In every country surveyed, besides the USA, the UK and Australia, the psychiatric drugging of our children has been steadily increasing for many years, including in New Zealand, Denmark, the Netherlands, France and Canada.
How Do Psychiatric Drugs Affect the Developing Brain?
These trends are of concern because very little is known about the effects of these drugs, taken alone or in combination, on the developing brain. Most of the prescribing is "off-label," meaning, essentially, unlicensed and with unproven efficacy and safety.
For example, a 2021 Cochrane review of 26 studies on antidepressants in children concluded that:
Findings suggest that most newer antidepressants may reduce depression symptoms in a small and unimportant way compared with placebo. … Suicide-related thinking and behaviour may be increased in those taking these medications.
Polypharmacy is also on the rise everywhere, with little knowledge of how drug interactions alter young brains.

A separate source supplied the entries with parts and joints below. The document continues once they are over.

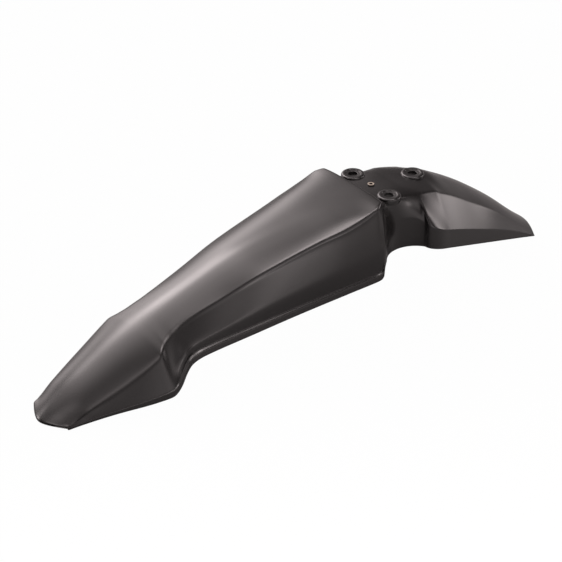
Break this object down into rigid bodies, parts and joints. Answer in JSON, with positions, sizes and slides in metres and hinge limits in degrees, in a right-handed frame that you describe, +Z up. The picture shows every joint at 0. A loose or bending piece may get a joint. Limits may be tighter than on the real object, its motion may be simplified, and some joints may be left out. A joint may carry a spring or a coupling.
{
  "type": "motorcycle front mudguard",
  "caption": "One-piece moulded front mudguard with a long drooping nose, side flares, fork leg recesses, bolt pads and a short curved tail.",
  "frame": {"origin": "midway between the two front bolt holes, level with the shallow seats in the tops of their pads", "axes": "+Z up out of the front bolt holes, -Y forward along the nose and +Y back along the tail, +X to the motorcycle's left when the nose points forward"},
  "size_m": [0.145, 0.71, 0.1535],
  "materials": {
    "plastic": "satin moulded black plastic"
  },
  "bodies": {
    "root": {"mudguard": "plastic"}
  },
  "joints": []
}
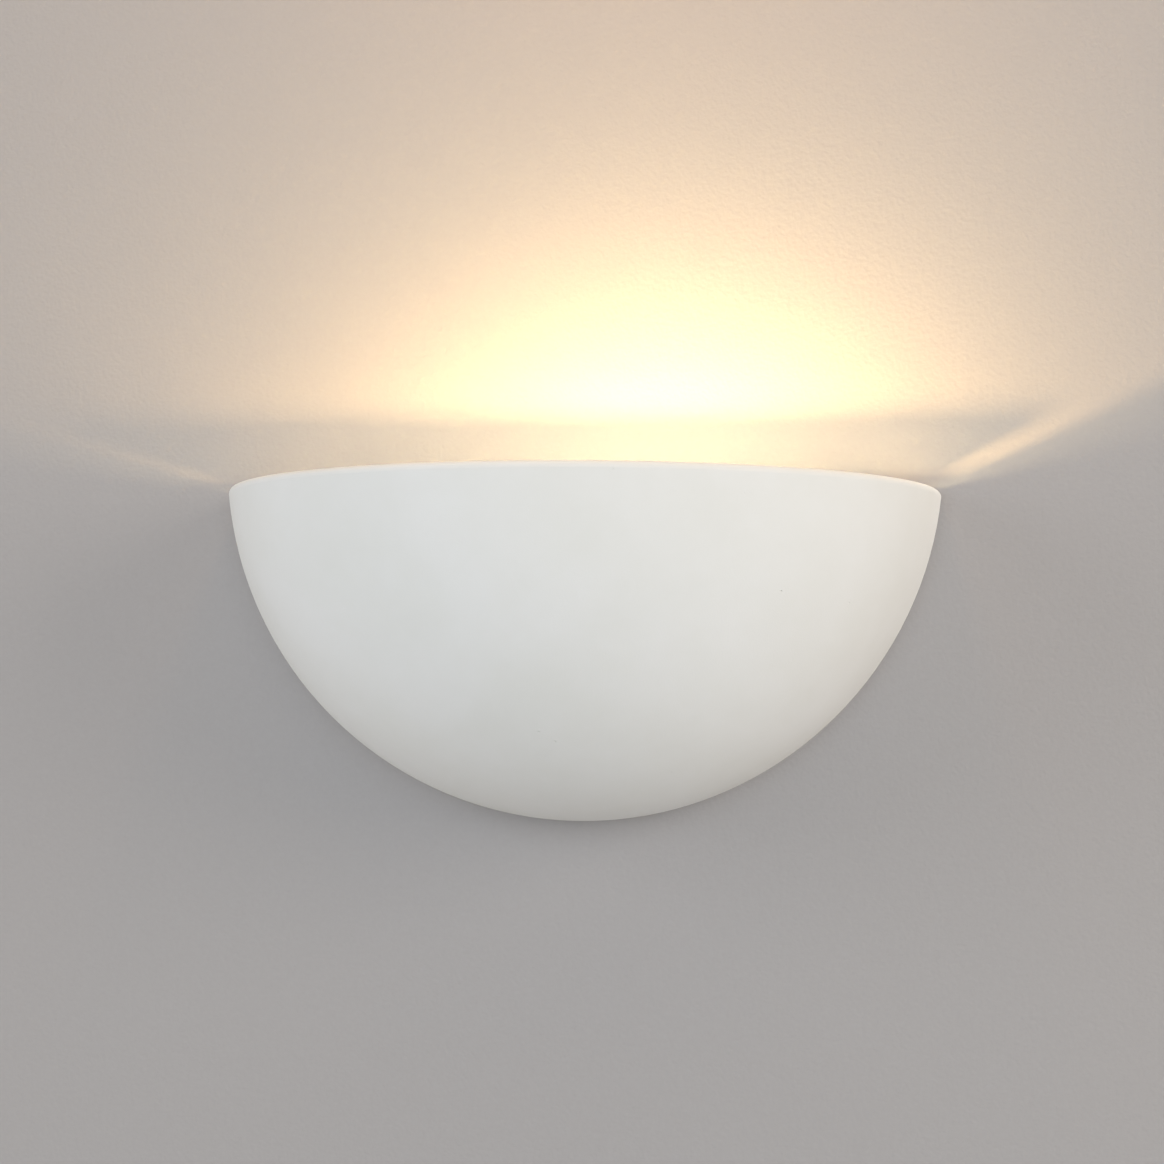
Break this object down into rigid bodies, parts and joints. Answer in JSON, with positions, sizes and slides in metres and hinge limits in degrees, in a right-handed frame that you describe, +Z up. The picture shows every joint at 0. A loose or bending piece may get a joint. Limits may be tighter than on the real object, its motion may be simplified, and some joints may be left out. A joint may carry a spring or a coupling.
{
  "type": "uplighter wall sconce",
  "caption": "Half-bowl plaster uplighter that hangs on a folded steel wall bracket and hides a small screw-cap bulb.",
  "frame": {"origin": "middle of the two wall screw slots, on the wall plane", "axes": "+X to the right as seen from the room, +Y into the wall, +Z up; the shade's front faces -Y"},
  "size_m": [0.3194, 0.1397, 0.1468],
  "materials": {
    "plaster": "matt, unglazed, finely pored cast plaster",
    "white_steel": "satin white powder coat on folded sheet",
    "zinc_steel": "bright zinc plate, slightly dulled",
    "brass": "plain turned brass, satin",
    "black_resin": "black moulded resin, semi-matt",
    "core_ceramic": "unglazed off-white insulating ceramic",
    "bulb_glass": "thin clear blown glass",
    "cap_metal": "rolled bright cap metal",
    "insulator_glass": "black glassy insulator",
    "solder": "dull solder",
    "filament_wire": "glowing warm white wire",
    "rubber": "soft black rubber",
    "fibre": "red-brown vulcanised fibre",
    "white_nylon": "translucent white nylon",
    "brown_insulation": "brown lead insulation",
    "blue_insulation": "blue lead insulation",
    "earth_insulation": "green and yellow lead insulation"
  },
  "bodies": {
    "wall_mount": {"wall_bracket": "white_steel", "cable_entry_bush": "rubber", "lamp_arm": "white_steel", "lamp_arm_screws": "zinc_steel", "threaded_nipple": "zinc_steel", "lock_nut": "zinc_steel", "lampholder_rear_cap": "black_resin", "lampholder_skirt": "black_resin", "lampholder_core": "core_ceramic", "threaded_sleeve": "brass", "centre_contact": "brass", "lead_terminals": "brass", "terminal_block": "white_nylon", "terminal_clamps": "brass", "clamp_screws": "zinc_steel", "terminal_block_screws": "zinc_steel", "earth_stud": "zinc_steel", "earth_tag": "zinc_steel", "earth_washer": "zinc_steel", "earth_nut": "brass", "live_lead": "brown_insulation", "neutral_lead": "blue_insulation", "earth_lead": "earth_insulation", "shade_stud_left": "zinc_steel", "shade_stud_right": "zinc_steel"},
    "shade": {"shade": "plaster", "fibre_washer_left": "fibre", "fibre_washer_right": "fibre"},
    "bulb": {"bulb_glass": "bulb_glass", "bulb_cap": "cap_metal", "bulb_insulator": "insulator_glass", "bulb_tip": "solder", "bulb_stem": "bulb_glass", "filament_supports": "solder", "filament": "filament_wire"},
    "left_washer": {"steel_washer_left": "zinc_steel"},
    "left_thumb_nut": {"thumb_nut_left": "brass"},
    "right_washer": {"steel_washer_right": "zinc_steel"},
    "right_thumb_nut": {"thumb_nut_right": "brass"}
  },
  "joints": [
    {"name": "shade_pull_off", "type": "slide", "parent": "wall_mount", "child": "shade", "axis": [0, -1, 0], "range_m": [0, 0.13]},
    {"name": "bulb_unscrew", "type": "slide", "parent": "wall_mount", "child": "bulb", "axis": [1, 0, 0], "range_m": [0, 0.028]},
    {"name": "left_nut_travel", "type": "slide", "parent": "shade", "child": "left_washer", "axis": [0, -1, 0], "range_m": [0, 0.00408]},
    {"name": "left_nut_turn", "type": "hinge", "parent": "left_washer", "child": "left_thumb_nut", "pos_m": [-0.108, -0.02, 0], "axis": [0, -1, 0], "range_deg": [0, 1800]},
    {"name": "right_nut_travel", "type": "slide", "parent": "shade", "child": "right_washer", "axis": [0, -1, 0], "range_m": [0, 0.00408]},
    {"name": "right_nut_turn", "type": "hinge", "parent": "right_washer", "child": "right_thumb_nut", "pos_m": [0.108, -0.02, 0], "axis": [0, -1, 0], "range_deg": [0, 1800]}
  ],
  "couplings": [
    {"joint": "left_nut_travel", "follows": "left_nut_turn", "m_per_rad": 0.00012732},
    {"joint": "right_nut_travel", "follows": "right_nut_turn", "m_per_rad": 0.00012732}
  ]
}
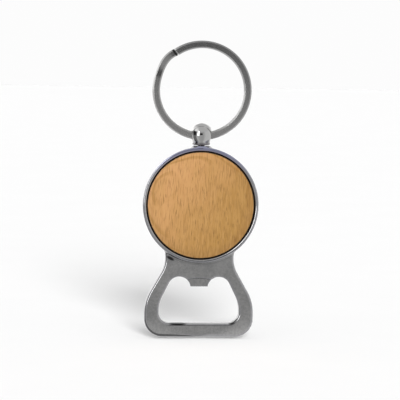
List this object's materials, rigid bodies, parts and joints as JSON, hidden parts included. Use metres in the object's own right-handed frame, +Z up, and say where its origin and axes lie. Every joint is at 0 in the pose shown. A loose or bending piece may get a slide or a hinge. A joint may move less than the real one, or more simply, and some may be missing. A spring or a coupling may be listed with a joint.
{
  "type": "keychain bottle opener",
  "caption": "Cast bottle opener with a round wooden inlay, a shaped cap opening with a lifting tooth, and a swivelling ball on a split ring.",
  "frame": {"origin": "the point inside the top of the split ring where a hook or a finger carries the object", "axes": "+Z up along the hanging object, -Y out of the front with the wooden disc, +X to the right seen from the front"},
  "size_m": [0.0351, 0.007, 0.09],
  "materials": {
    "ring_steel": "polished nickel-plated spring steel",
    "ball_chrome": "polished chrome plate",
    "washer_steel": "plain steel",
    "body_gunmetal": "polished gunmetal plate on a zinc casting",
    "wood": "oiled beech, upright grain",
    "adhesive": "white double-sided film"
  },
  "bodies": {
    "ring": {"split_ring": "ring_steel"},
    "ball": {"swivel_ball": "ball_chrome", "stud_washer": "washer_steel"},
    "opener": {"opener_body": "body_gunmetal", "wood_disc": "wood", "adhesive_disc": "adhesive"}
  },
  "joints": [
    {"name": "ring_swing", "type": "hinge", "parent": "ring", "child": "ball", "pos_m": [0, 0, -0.02685], "axis": [1, 0, 0], "range_deg": [-135, 135]},
    {"name": "ball_swivel", "type": "hinge", "parent": "ball", "child": "opener", "pos_m": [0, 0, -0.02965], "axis": [0, 0, 1], "continuous": true}
  ]
}
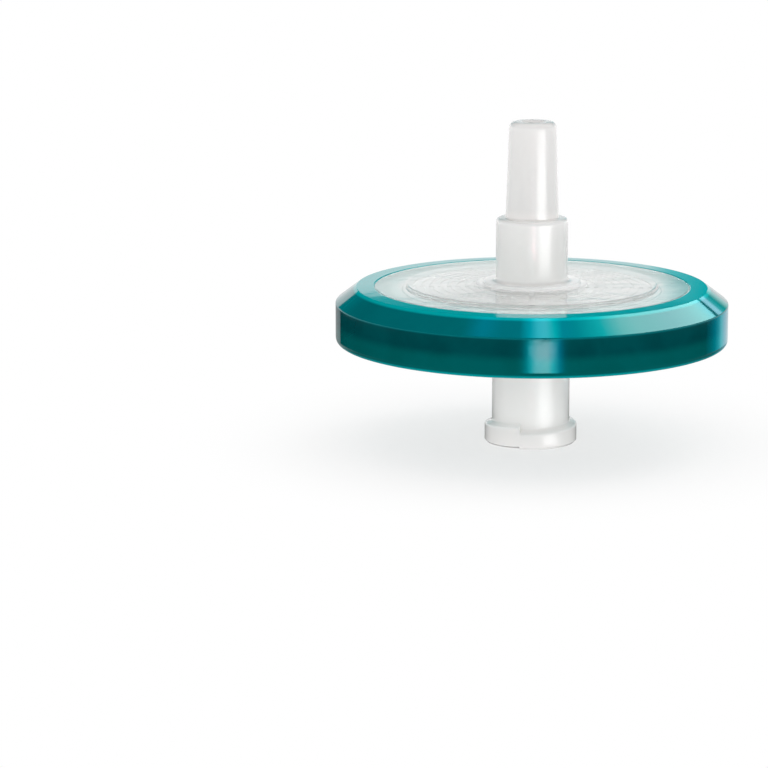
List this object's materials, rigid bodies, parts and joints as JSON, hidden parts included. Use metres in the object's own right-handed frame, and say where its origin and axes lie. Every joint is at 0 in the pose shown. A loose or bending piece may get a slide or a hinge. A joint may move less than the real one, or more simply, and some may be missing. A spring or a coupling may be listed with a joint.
{
  "type": "syringe filter",
  "caption": "Disc-shaped syringe filter: clear ribbed shells clamp a membrane inside a teal ring, with a lock socket below and a slip tip above.",
  "frame": {"origin": "centre of the inlet's end face, which the filter stands on", "axes": "+Z along the common axis from inlet to outlet; +X and +Y across the disc, with the steps of the lock lugs at 256.5 and 76.5 degrees from +X towards +Y"},
  "size_m": [0.033, 0.033, 0.0273],
  "materials": {
    "clear_housing": "moulded clear polypropylene, milky where it is thick, glossy",
    "membrane": "white matt polymer membrane",
    "teal_ring": "tinted transparent polypropylene, glossy"
  },
  "bodies": {
    "root": {"inlet_housing": "clear_housing", "outlet_housing": "clear_housing", "membrane": "membrane", "overmould_ring": "teal_ring"}
  },
  "joints": []
}
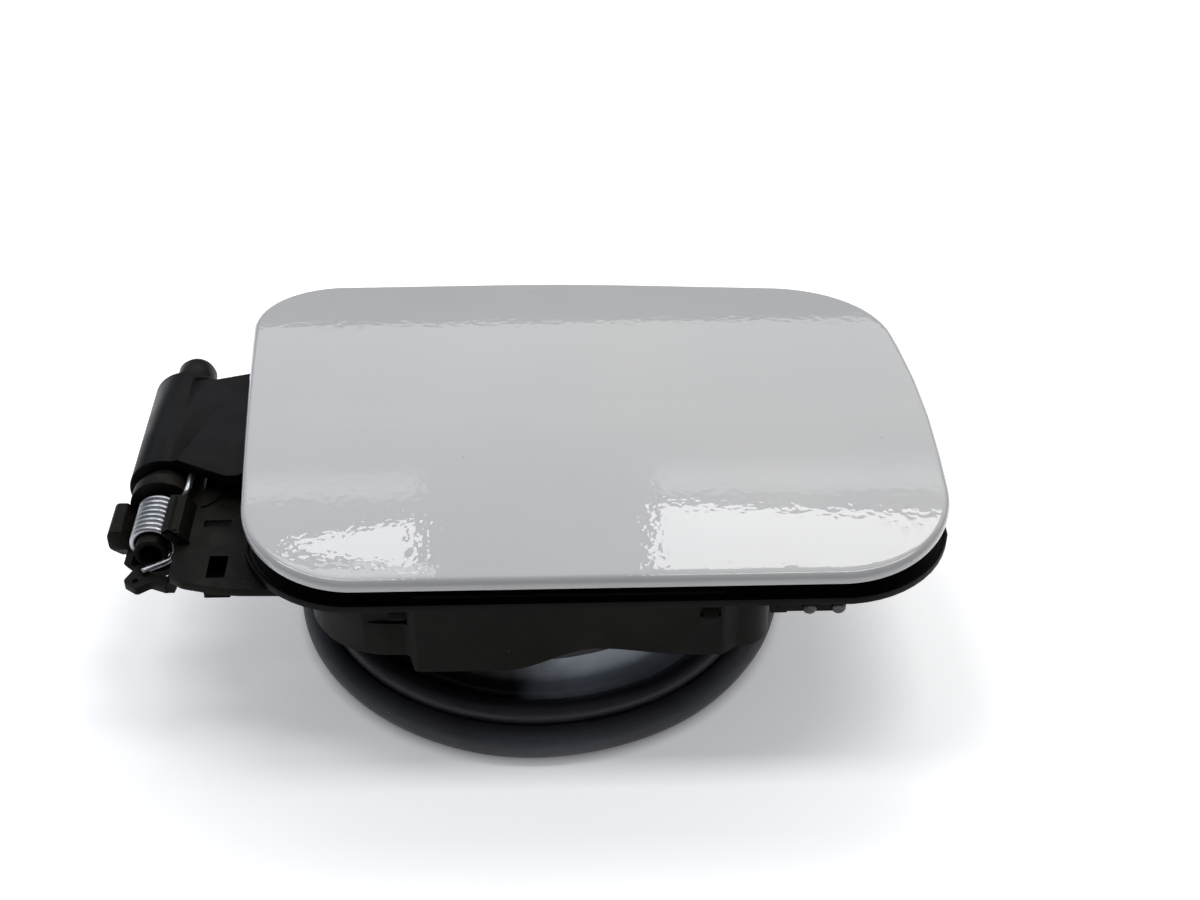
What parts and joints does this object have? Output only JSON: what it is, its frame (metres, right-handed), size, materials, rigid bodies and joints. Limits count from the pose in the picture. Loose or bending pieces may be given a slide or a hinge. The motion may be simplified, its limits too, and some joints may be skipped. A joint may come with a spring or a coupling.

Some psychiatrists have tried to argue that far from representing an epidemic of overprescribing, these figures show that not enough children are being prescribed drugs. They argue that not every child diagnosed with a mental illness is being treated (meaning medicated) so we are under-prescribing. This argument rests on three assumptions: that the diagnostic constructs used to assess our children are reliable, that our children’s distress has a biological basis such as chemical imbalance, and that everyone who receives a diagnosis needs to be medicated. All of these assumptions are, at best, highly questionable.
Town Hall Meeting on Medicating Children
The town hall meeting was the fourth in an ongoing series about psychiatric drugs, hosted by four organisations: the Council for Evidence-based Psychiatry, the International Institute for Psychiatric Drug Withdrawal, A Disorder 4 Everyone, and Mad in America, (whose website includes a section for parents).
Before deciding whether to watch the recording of the meeting, please be aware that some of the personal accounts are distressing. But there was also a feeling of hope among the panelists and in the chatroom shared by participants — hope that more people are becoming aware of the nature and extent of the problem and that long-overdue change is finally starting to emerge.